* _SHORT PROBLEM_: Would you output the whole listing below, exactly as it reads?

--- DATA PROVIDED ---

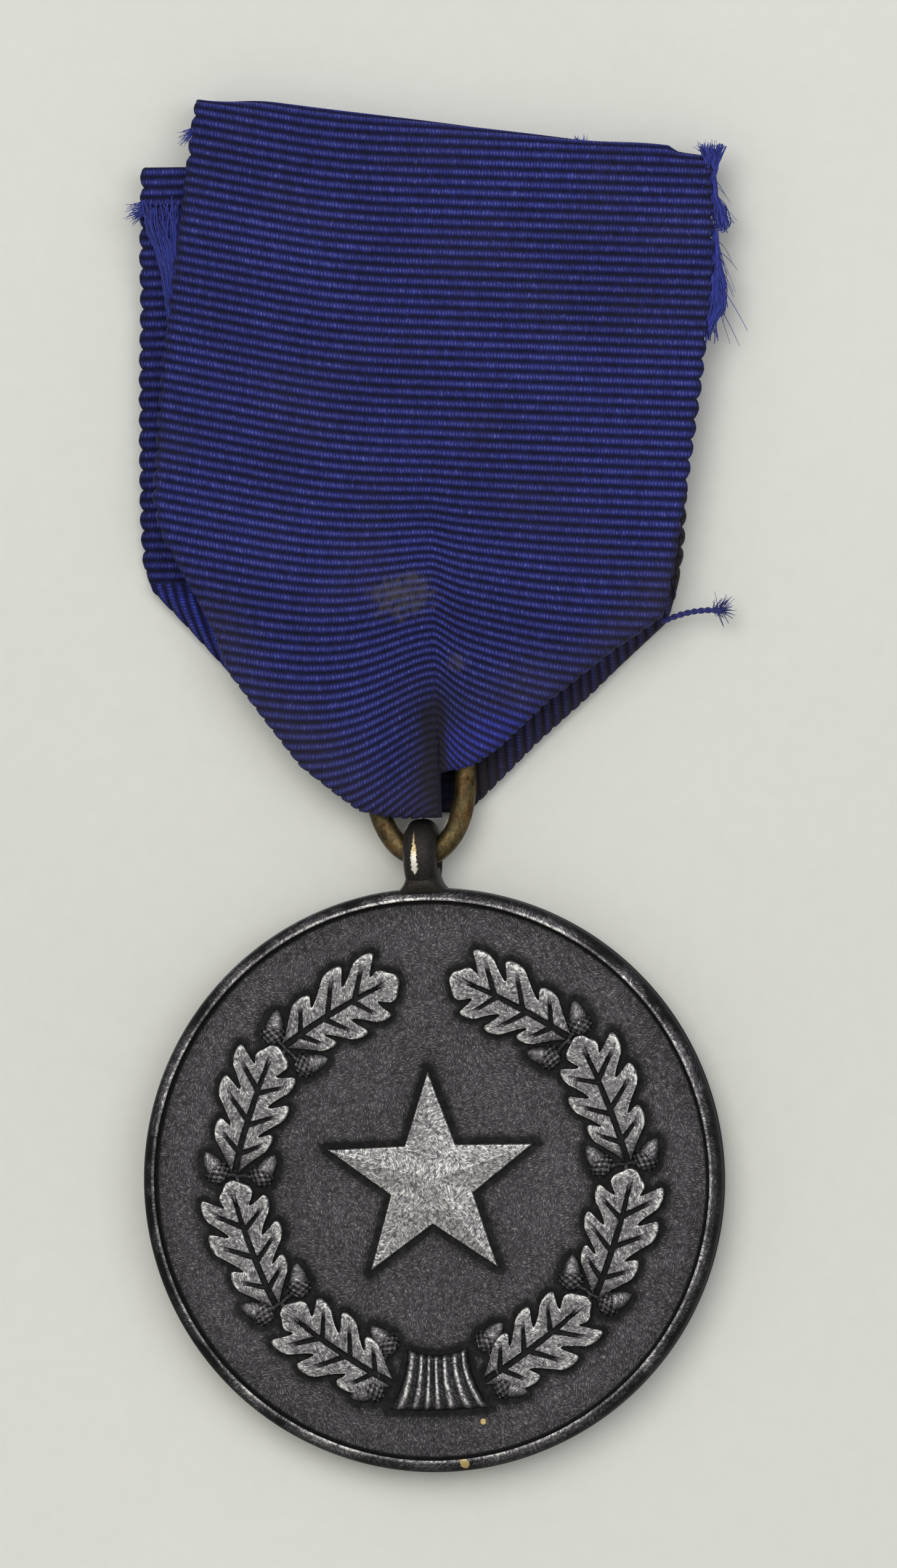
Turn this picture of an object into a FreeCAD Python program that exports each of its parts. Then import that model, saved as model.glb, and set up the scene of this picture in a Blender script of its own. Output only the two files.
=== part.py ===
"""Military service medal on a folded ribbon, with a sewn-on brooch.

Frame: +Z up as worn, the obverse faces -Y, +X to the viewer's right. The origin is the centre of
the disc on the plane of its reverse rim. Every length is in millimetres and every angle in degrees.

From the bottom: a struck disc with a soldered eye, an oval ring through the eye, a ribbon folded
through the ring into a V, and a brass brooch sewn to the back of the ribbon.
"""

import FreeCAD, Part
import math
import os

Vector = FreeCAD.Vector

# ---- driving dimensions -------------------------------------------------------------------------

DISC_RADIUS = 19.0
DISC_THICKNESS = 3.0
FIELD_DEPTH = 0.45          # how far each face lies below its rim
RIM_INNER_RADIUS = 18.15
RIM_WALL_SLOPE = 0.15       # the rim's inner wall leans in by this much
RIM_CREST_WIDTH = 0.35
RIM_SHOULDER = 0.4          # rounding from the crest down to the edge

LEAF_LENGTH = 8.2
LEAF_HALF_WIDTH = 2.3
LEAF_HEIGHT = 0.34
WREATH_RADIUS = 12.4
WREATH_LEAF_ANGLES = (26.8, 66.7, 108.0, 148.5)   # leaf centres, from twelve o'clock
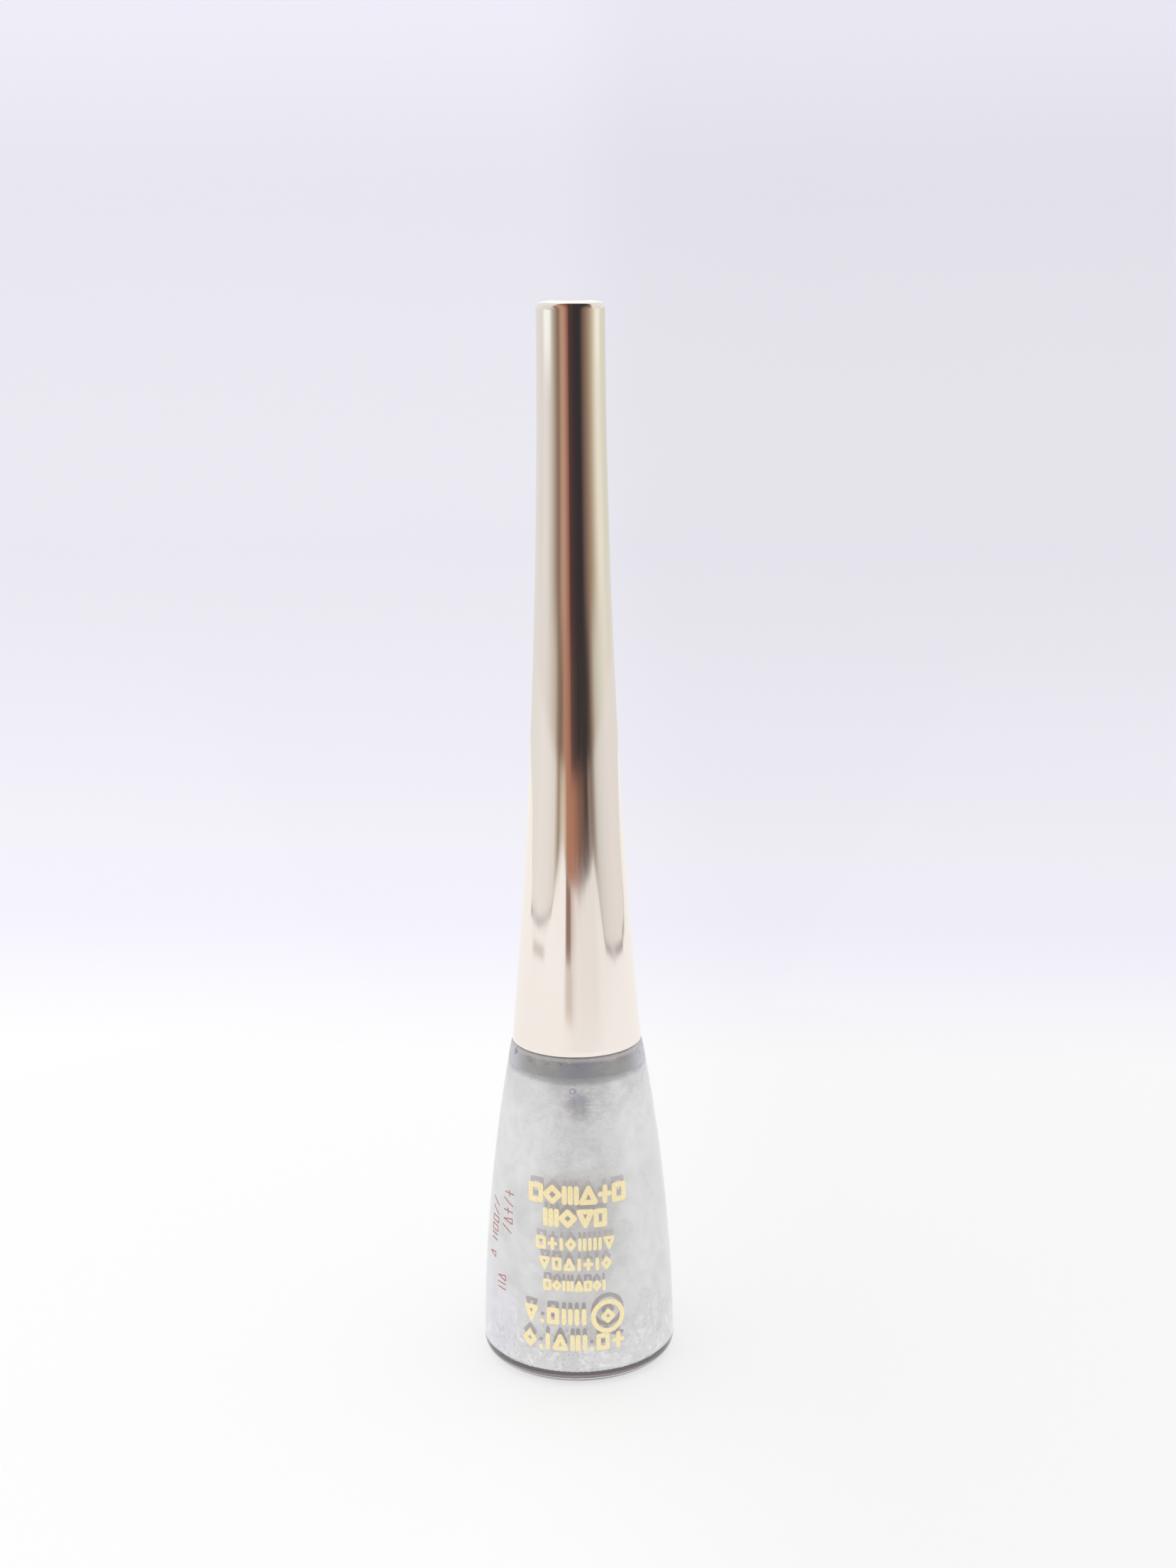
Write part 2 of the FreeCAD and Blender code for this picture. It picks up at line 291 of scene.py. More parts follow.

---

* _SOLUTION FOR THIS EXERCISE_:
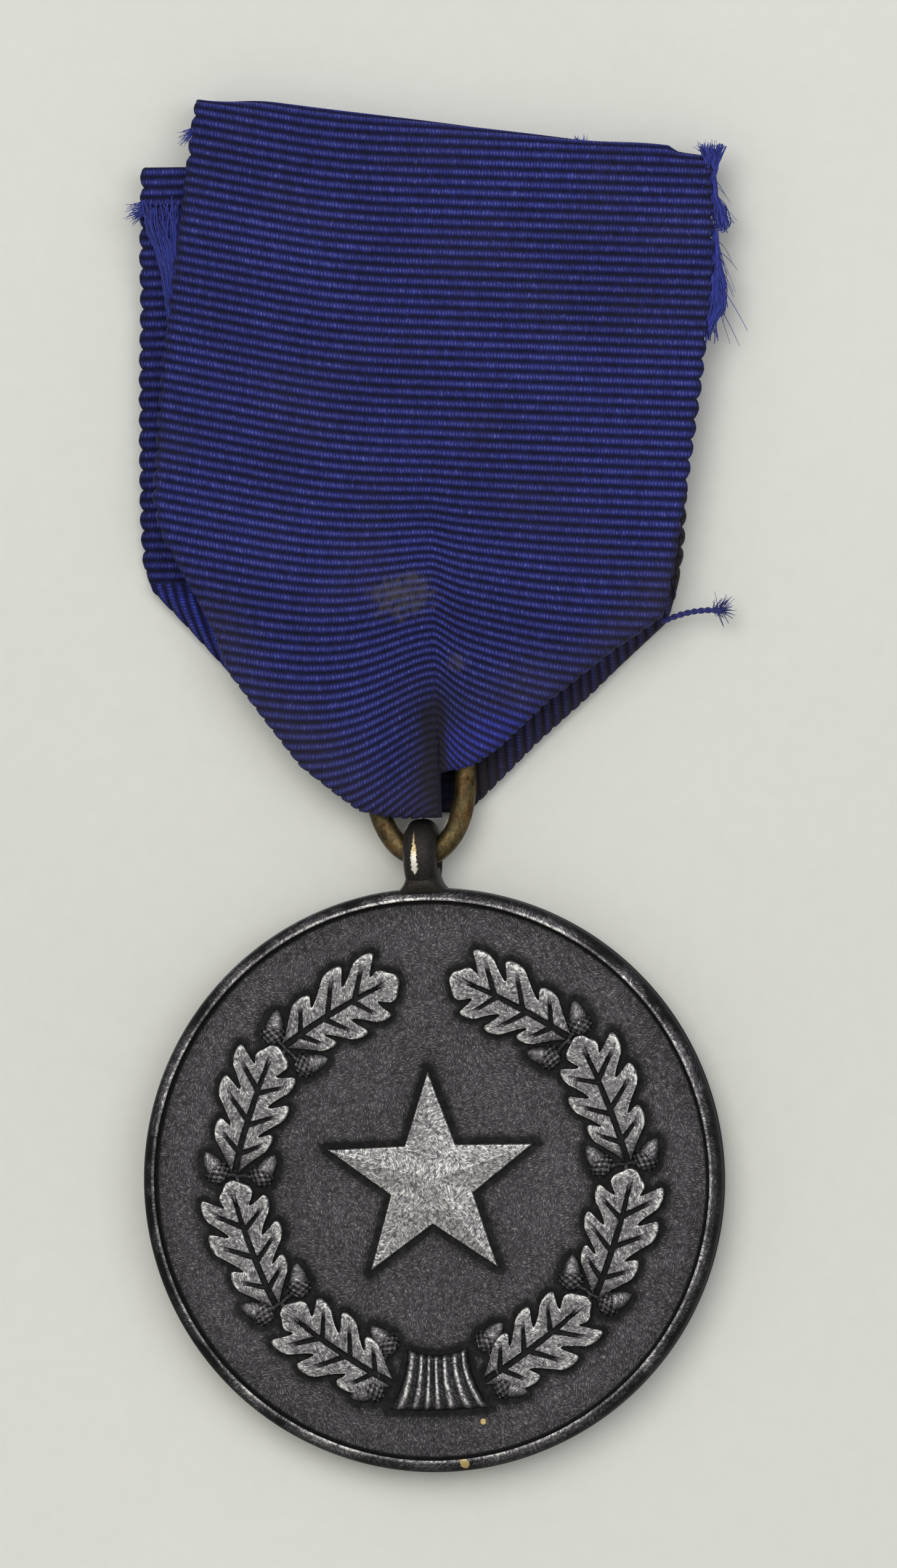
Turn this picture of an object into a FreeCAD Python program that exports each of its parts. Then import that model, saved as model.glb, and set up the scene of this picture in a Blender script of its own. Output only the two files.
=== part.py ===
"""Military service medal on a folded ribbon, with a sewn-on brooch.

Frame: +Z up as worn, the obverse faces -Y, +X to the viewer's right. The origin is the centre of
the disc on the plane of its reverse rim. Every length is in millimetres and every angle in degrees.

From the bottom: a struck disc with a soldered eye, an oval ring through the eye, a ribbon folded
through the ring into a V, and a brass brooch sewn to the back of the ribbon.
"""

import FreeCAD, Part
import math
import os

Vector = FreeCAD.Vector

# ---- driving dimensions -------------------------------------------------------------------------

DISC_RADIUS = 19.0
DISC_THICKNESS = 3.0
FIELD_DEPTH = 0.45          # how far each face lies below its rim
RIM_INNER_RADIUS = 18.15
RIM_WALL_SLOPE = 0.15       # the rim's inner wall leans in by this much
RIM_CREST_WIDTH = 0.35
RIM_SHOULDER = 0.4          # rounding from the crest down to the edge

LEAF_LENGTH = 8.2
LEAF_HALF_WIDTH = 2.3
LEAF_HEIGHT = 0.34
WREATH_RADIUS = 12.4
WREATH_LEAF_ANGLES = (26.8, 66.7, 108.0, 148.5)   # leaf centres, from twelve o'clock
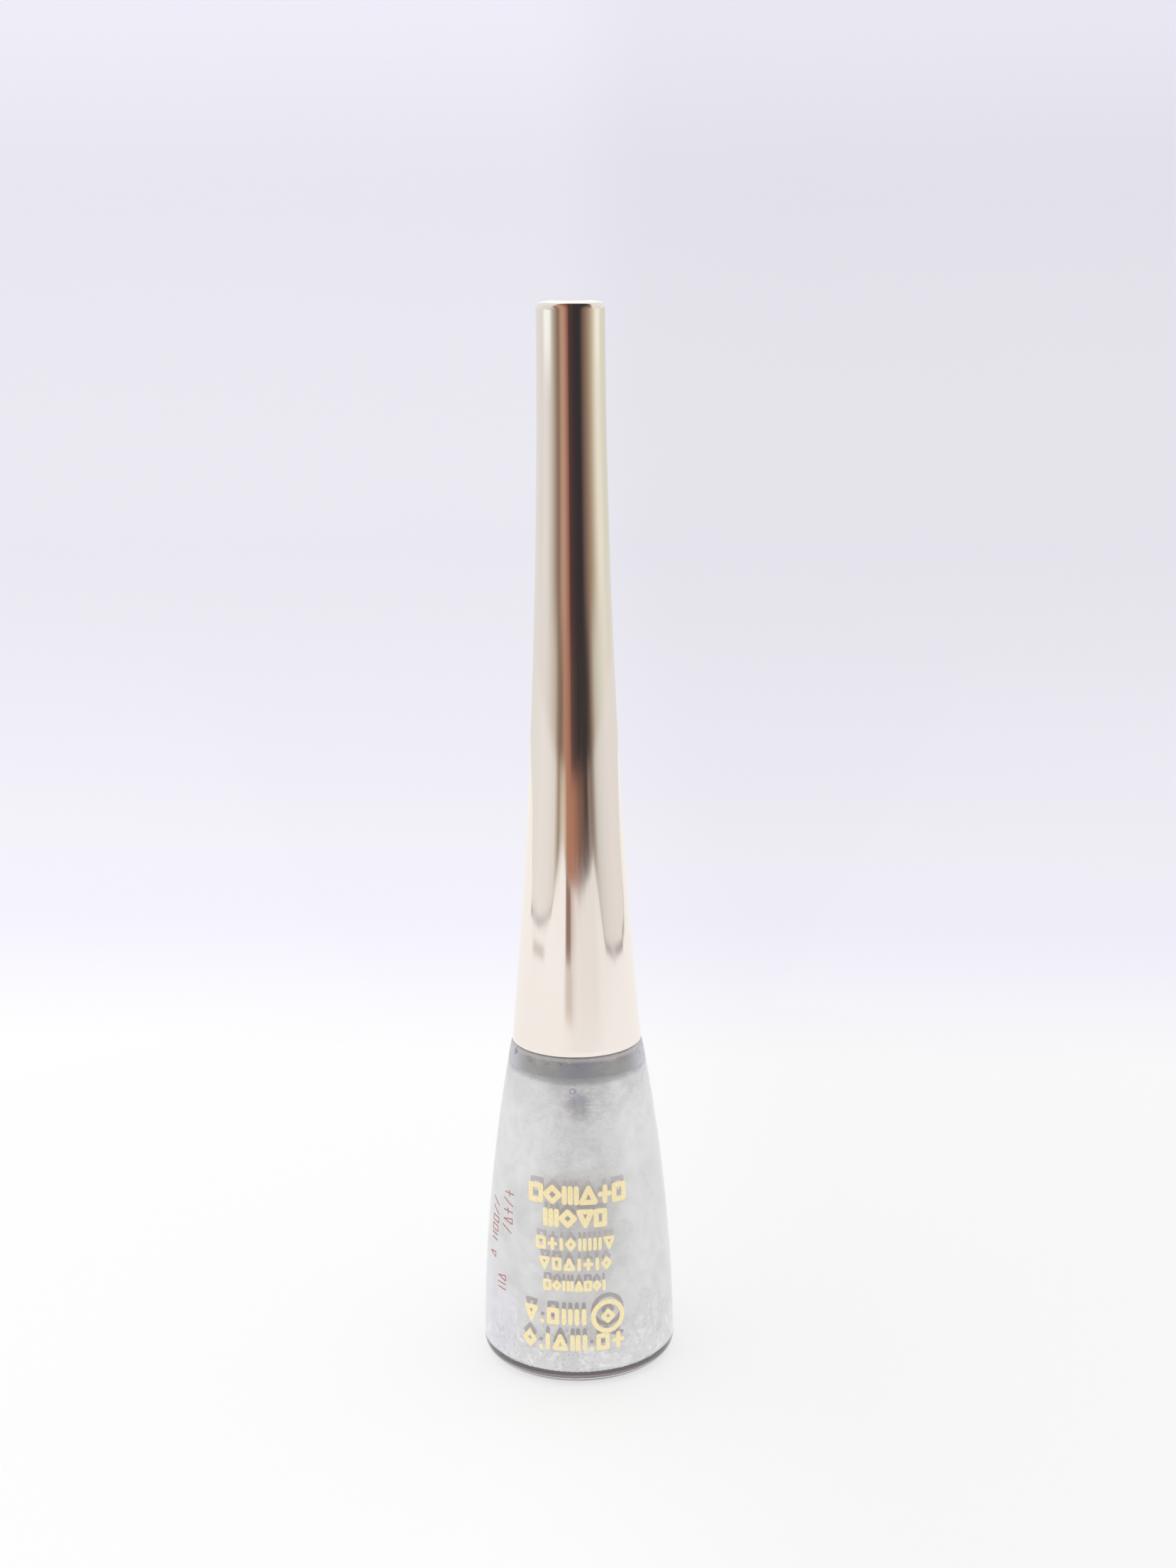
Write part 2 of the FreeCAD and Blender code for this picture. It picks up at line 291 of scene.py. More parts follow.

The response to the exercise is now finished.